Once in Tuscany, she is annoyed to discover that none of the local hotels have vacancies due to the popularity of the yearly medieval festival. With night fast approaching, Anna decides to squat at Casa Luna, where she sifts through Matteo’s belongings and tries on an engagement ring sitting in his drawer. 

When Matteo’s mother (Isabella Ferrari) and grandmother (Stefania Casini) show up to clean the house, she is inadvertently mistaken for his fiancée, but decides to play along to ensure accommodation. But alas! While masquerading as Matteo’s fiancée, she falls for his adopted brother, Michael (Regé-Jean Page).

When Matteo eventually arrives and confronts Anna about her breaking into his property, as well as lying to his family, she chastises his audacity to be upset.

And this is the woman we are asked to root for for almost two hours. 

To be fair, the scenery is lovely, having been filmed on location in Tuscany, and the supporting cast — particularly Matteo’s deliciously complicated but well-meaning family — go above and beyond the mediocre material that consistently undercuts them.

But “You, Me & Tuscany” has a fatal Anna problem, and no amount of vista-induced wanderlust can fix it. 

Anna’s behavior is consistently excused for convenience rather than examined for depth. Her backstory — including the death of her mother — allows her to treat her grief as a get-out-of-jail-free card for everything that follows.

Her leading man, Michael, is also dealing with similar issues of parental loss. However, the stony register he maintains throughout the film is unable to reconcile these two parallel journeys to elicit a substantial subplot. While trying to convey restraint for his presumed future sister-in-law, Page instead communicates distance and boredom. 

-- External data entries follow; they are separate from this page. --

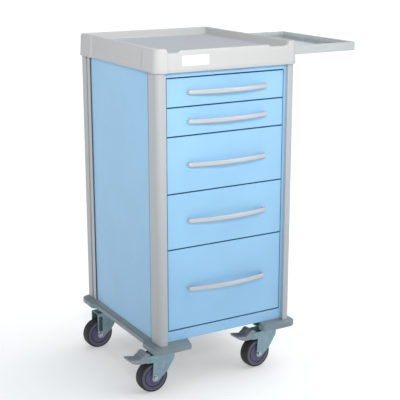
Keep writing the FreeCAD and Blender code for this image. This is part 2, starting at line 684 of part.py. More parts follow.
# ---- the whole cart -----------------------------------------------------------------------------
def make_cabinet():
    """Everything that doesn't move, apart from the caster plates and drawer rails."""
    for name, shape in (("front", front_column()), ("rear", rear_column())):
        keep(name + "_right_column", shape)
        keep(name + "_left_column", mirrored(shape))
    keep("right_side_panel", side_panel())
    keep("left_side_panel", mirrored(side_panel()))
    keep("back_panel", back_panel())
    keep("front_frame", front_frame())
    keep("base_pan", base_pan())
    keep("base_rails", base_rail(), mirrored(base_rail()))
    keep("top_panel", top_panel())
    uprights = [slide_upright(y) for y in (FRONT_COLUMN[1] + 3.0, REAR_COLUMN[0] - 33.0)]
    keep("slide_uprights", *(uprights + [mirrored(u) for u in uprights]))
    keep("worktop_tray", worktop_tray())
    keep("label_plate", label_plate())
    keep("side_shelf_frame", side_shelf_frame())
    keep("side_shelf_panel", side_shelf_panel())
    keep("shelf_guides", shelf_guide(-1), shelf_guide(1))
    keep("left_bumper", left_bumper())
    keep("right_bumper", mirrored(left_bumper()))


def export():
    """Shift everything so the origin is the middle of the whole box at floor level, and write it."""
    os.makedirs("parts", exist_ok=True)
    whole = FreeCAD.BoundBox()
    for shape in parts.values():
        whole.add(shape.optimalBoundingBox(True, False))
    shift = V(-whole.Center.x, -whole.Center.y, 0)
    for name, shape in sorted(parts.items()):
        shape.translate(shift)
        assert shape.isValid(), name
        shape.exportStep("parts/%s.step" % name)
    print("nodes", len(parts), "solids", sum(len(s.Solids) for s in parts.values()))
    print("size", round(whole.XLength, 3), round(whole.YLength, 3), round(whole.ZLength, 3))
    print("cabinet centreline is at", round(shift.x, 3), round(shift.y, 3), "lowest z", round(whole.ZMin, 3))


make_cabinet()
make_drawers()
make_casters()
export()
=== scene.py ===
"""Medication cart: the looks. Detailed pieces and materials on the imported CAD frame, in metres."""

import json
import math

import bpy
import bmesh
from mathutils import Matrix, Vector


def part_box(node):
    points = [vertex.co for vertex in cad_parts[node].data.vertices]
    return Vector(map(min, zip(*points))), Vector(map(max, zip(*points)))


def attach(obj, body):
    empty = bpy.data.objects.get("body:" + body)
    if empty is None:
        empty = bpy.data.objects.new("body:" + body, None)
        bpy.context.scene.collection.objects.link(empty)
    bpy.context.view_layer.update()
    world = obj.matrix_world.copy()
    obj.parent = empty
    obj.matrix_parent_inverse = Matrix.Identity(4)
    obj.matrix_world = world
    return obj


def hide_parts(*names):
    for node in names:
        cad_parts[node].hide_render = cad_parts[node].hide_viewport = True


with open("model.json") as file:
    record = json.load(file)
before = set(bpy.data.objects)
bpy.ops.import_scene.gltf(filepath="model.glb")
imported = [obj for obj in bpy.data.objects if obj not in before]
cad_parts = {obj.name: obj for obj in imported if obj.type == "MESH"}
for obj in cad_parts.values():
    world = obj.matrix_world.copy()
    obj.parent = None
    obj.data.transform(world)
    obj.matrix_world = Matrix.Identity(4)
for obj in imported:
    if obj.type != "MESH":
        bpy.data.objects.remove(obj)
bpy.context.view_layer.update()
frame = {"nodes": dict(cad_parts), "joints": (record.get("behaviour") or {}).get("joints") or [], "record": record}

MM = 0.001
JOINTS = {joint["name"]: joint for joint in frame["joints"]}
CASTERS = ("front_left", "front_right", "rear_left", "rear_right")
BRAKED = ("front_left", "front_right")
DRAWERS = range(1, 6)


def middle(box):
    """Centre of a (low, high) box."""
    return (box[0] + box[1]) / 2


def span(*nodes):
    """Box round several CAD nodes."""
    boxes = [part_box(node) for node in nodes]
    low = Vector([min(box[0][i] for box in boxes) for i in range(3)])
    high = Vector([max(box[1][i] for box in boxes) for i in range(3)])
    return low, high


# the cabinet's own centreline on the floor
CENTRE = middle(span("left_bumper", "right_bumper"))
CENTRE.z = 0.0


# ---- camera, light and floor --------------------------------------------------------------------
def camera():
    """A long lens from the front left, a little above the worktop."""
    data = bpy.data.cameras.new("camera")
    data.lens = 90.93
    data.clip_start = 0.1
    data.clip_end = 50.0
    piece = bpy.data.objects.new("camera", data)
    piece.location = CENTRE + Vector((-1.5958, -2.8576, 1.4242))
    piece.rotation_euler = (math.radians(90 - 14.96), 0.0, math.radians(-30.07))
    bpy.context.scene.collection.objects.link(piece)
    bpy.context.scene.camera = piece


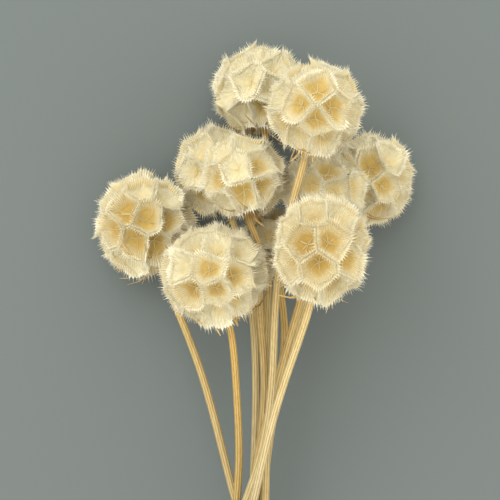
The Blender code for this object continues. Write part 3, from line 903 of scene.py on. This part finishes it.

We are told that Michael and Anna are falling in love through a series of lingering glances and one scene in which they get drunk together. It’s unfortunate, therefore, that two genuinely talented performers could not muster the chemistry to heat their lukewarm on-screen sequences.

Structurally, the film owes a significant debt to “While You Were Sleeping” (1995) — fake engagement, absent fake-betrothed, lonely woman and her new family, finding true love with her fake fiancé’s brother, while said fiancé turns out to be a terrible person. 

The difference is that Sandra Bullock’s character, Lucy, wanted to come clean from the start and was, crucially, likeable. Bumbling. Sympathetic. Self-deprecating and kind to a fault. It’s easy to understand why everyone loved her. 

Anna, in contrast, demands ridiculous amounts of leniency from everyone she meets, and yet they all love her anyway — Matteo even makes a point to say that everyone takes to Anna “so quickly” — because the script requires it.

There is a genuinely interesting film buried somewhere in this premise — a Black American woman navigating a foreign country predominantly dominated by white people, negotiating cultural expectations, language barriers and processing grief through food and found family.

Sadly, while the film acknowledges this possibility with throwaway lines from her friend about not returning to America in a body bag, it almost immediately pivots, favoring superficial plot contrivances and gags like mistaking Italian vocabulary for vulgar English words. 

“You, Me & Tuscany” is not funny enough to be a comedy, not passionately swoony enough to be a romance and not self-aware enough to be satire. The film can’t commit to or succeed in any avenue, and ultimately accomplishes nothing on all fronts.